Work to be completed: Gather all lines in the records below that include the word "parts".

═════ Material supplied

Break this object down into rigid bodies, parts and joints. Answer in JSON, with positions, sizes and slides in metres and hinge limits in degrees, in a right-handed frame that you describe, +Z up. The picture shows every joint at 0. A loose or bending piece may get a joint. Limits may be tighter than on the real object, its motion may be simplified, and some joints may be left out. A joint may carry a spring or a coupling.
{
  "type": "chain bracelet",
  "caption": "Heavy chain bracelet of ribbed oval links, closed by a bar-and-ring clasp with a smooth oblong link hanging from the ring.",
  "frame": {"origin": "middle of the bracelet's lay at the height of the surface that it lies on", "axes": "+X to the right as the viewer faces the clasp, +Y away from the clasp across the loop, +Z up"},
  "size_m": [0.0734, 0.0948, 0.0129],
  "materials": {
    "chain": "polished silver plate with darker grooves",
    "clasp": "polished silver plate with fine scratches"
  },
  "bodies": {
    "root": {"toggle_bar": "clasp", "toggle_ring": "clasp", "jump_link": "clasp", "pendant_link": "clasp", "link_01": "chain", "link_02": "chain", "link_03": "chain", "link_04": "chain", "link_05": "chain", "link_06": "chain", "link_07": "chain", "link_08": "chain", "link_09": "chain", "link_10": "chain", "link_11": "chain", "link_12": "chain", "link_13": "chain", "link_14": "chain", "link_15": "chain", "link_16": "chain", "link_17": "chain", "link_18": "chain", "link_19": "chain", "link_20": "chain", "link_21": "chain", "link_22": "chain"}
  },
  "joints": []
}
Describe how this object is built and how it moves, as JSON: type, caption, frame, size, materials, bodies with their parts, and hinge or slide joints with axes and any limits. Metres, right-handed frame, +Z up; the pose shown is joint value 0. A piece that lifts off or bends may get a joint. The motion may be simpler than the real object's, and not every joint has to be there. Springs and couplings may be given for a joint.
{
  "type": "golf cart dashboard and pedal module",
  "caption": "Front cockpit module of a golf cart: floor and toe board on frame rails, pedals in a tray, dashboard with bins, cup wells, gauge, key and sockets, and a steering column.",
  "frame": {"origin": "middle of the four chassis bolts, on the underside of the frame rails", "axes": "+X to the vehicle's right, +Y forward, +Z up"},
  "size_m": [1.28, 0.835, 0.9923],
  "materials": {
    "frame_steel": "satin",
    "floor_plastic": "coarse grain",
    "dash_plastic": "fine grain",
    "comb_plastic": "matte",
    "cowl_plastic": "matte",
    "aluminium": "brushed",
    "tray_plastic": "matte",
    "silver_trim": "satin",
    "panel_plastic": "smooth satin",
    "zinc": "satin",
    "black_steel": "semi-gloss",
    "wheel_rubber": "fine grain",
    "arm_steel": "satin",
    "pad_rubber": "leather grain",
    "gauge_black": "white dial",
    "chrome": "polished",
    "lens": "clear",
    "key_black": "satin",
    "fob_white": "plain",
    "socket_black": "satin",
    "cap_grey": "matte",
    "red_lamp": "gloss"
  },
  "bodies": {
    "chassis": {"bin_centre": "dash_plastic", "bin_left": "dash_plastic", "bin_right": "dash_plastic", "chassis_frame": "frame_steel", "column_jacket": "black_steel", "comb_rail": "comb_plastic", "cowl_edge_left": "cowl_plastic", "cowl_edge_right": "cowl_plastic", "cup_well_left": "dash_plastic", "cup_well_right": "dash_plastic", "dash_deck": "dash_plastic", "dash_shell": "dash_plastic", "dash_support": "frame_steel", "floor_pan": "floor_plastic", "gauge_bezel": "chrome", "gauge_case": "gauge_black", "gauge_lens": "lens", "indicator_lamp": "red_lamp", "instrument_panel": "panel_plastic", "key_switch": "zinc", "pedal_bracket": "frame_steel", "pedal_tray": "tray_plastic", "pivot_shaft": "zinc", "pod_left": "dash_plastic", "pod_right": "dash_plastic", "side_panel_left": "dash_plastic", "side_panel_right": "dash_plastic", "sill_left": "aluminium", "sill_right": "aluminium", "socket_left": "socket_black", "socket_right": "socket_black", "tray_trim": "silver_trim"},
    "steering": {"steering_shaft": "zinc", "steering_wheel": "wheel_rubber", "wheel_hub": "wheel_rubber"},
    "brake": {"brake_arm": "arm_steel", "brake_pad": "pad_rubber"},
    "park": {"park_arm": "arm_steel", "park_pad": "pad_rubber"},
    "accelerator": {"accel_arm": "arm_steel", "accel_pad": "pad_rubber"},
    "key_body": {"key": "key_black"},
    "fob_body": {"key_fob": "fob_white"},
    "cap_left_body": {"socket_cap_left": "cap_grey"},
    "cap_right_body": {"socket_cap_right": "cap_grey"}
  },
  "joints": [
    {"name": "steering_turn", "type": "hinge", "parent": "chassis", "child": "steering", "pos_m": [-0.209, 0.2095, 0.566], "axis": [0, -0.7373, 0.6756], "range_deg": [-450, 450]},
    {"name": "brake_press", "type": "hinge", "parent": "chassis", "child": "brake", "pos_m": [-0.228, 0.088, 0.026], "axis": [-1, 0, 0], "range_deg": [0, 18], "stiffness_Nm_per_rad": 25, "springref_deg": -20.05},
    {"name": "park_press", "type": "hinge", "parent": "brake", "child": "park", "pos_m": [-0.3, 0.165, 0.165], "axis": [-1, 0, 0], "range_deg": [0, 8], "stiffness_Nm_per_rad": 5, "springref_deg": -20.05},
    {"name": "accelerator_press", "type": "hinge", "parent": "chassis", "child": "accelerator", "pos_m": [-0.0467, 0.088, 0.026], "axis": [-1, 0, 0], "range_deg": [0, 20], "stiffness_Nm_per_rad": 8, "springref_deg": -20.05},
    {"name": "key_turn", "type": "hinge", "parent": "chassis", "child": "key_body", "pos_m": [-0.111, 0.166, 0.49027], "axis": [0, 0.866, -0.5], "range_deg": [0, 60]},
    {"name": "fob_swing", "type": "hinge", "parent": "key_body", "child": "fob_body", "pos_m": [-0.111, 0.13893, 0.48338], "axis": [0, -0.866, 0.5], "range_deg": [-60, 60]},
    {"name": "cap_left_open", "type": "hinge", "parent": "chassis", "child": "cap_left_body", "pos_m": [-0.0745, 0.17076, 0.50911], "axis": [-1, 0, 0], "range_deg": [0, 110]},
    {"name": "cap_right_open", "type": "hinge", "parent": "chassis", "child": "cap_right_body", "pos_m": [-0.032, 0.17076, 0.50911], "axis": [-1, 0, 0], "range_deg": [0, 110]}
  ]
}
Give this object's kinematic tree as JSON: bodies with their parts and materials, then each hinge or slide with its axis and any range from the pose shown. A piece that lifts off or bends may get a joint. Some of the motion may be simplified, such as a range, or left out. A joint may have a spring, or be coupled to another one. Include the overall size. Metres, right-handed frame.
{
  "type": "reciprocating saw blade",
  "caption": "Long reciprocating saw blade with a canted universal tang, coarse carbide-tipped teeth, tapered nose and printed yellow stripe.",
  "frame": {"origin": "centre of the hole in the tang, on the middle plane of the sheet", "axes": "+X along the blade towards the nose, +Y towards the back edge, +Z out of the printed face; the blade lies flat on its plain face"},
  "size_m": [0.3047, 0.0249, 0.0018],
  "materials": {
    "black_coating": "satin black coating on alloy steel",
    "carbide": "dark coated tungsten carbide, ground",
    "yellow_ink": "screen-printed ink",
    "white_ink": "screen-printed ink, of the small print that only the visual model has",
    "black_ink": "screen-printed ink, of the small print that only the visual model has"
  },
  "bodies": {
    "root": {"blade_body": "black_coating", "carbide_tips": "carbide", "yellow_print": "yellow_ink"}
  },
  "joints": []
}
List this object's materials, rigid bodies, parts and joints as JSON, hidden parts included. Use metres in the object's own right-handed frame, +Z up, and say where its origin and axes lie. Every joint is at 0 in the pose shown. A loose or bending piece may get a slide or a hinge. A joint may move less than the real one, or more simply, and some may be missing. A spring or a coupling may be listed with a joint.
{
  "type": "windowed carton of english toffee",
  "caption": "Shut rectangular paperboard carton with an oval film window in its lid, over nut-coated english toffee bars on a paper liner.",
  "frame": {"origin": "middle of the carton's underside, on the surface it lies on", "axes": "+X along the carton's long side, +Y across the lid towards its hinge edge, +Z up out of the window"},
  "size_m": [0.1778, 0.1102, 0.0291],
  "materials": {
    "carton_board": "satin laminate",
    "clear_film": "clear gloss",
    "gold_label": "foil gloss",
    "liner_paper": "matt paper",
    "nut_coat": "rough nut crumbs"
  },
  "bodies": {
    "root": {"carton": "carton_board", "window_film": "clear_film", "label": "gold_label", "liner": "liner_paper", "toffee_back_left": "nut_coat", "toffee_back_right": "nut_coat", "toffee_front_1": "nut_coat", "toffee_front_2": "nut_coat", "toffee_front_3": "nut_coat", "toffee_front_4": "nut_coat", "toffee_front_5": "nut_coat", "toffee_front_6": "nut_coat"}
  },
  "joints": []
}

══════════

Complete response:
Break this object down into rigid bodies, parts and joints. Answer in JSON, with positions, sizes and slides in metres and hinge limits in degrees, in a right-handed frame that you describe, +Z up. The picture shows every joint at 0. A loose or bending piece may get a joint. Limits may be tighter than on the real object, its motion may be simplified, and some joints may be left out. A joint may carry a spring or a coupling.
Describe how this object is built and how it moves, as JSON: type, caption, frame, size, materials, bodies with their parts, and hinge or slide joints with axes and any limits. Metres, right-handed frame, +Z up; the pose shown is joint value 0. A piece that lifts off or bends may get a joint. The motion may be simpler than the real object's, and not every joint has to be there. Springs and couplings may be given for a joint.
Give this object's kinematic tree as JSON: bodies with their parts and materials, then each hinge or slide with its axis and any range from the pose shown. A piece that lifts off or bends may get a joint. Some of the motion may be simplified, such as a range, or left out. A joint may have a spring, or be coupled to another one. Include the overall size. Metres, right-handed frame.
List this object's materials, rigid bodies, parts and joints as JSON, hidden parts included. Use metres in the object's own right-handed frame, +Z up, and say where its origin and axes lie. Every joint is at 0 in the pose shown. A loose or bending piece may get a slide or a hinge. A joint may move less than the real one, or more simply, and some may be missing. A spring or a coupling may be listed with a joint.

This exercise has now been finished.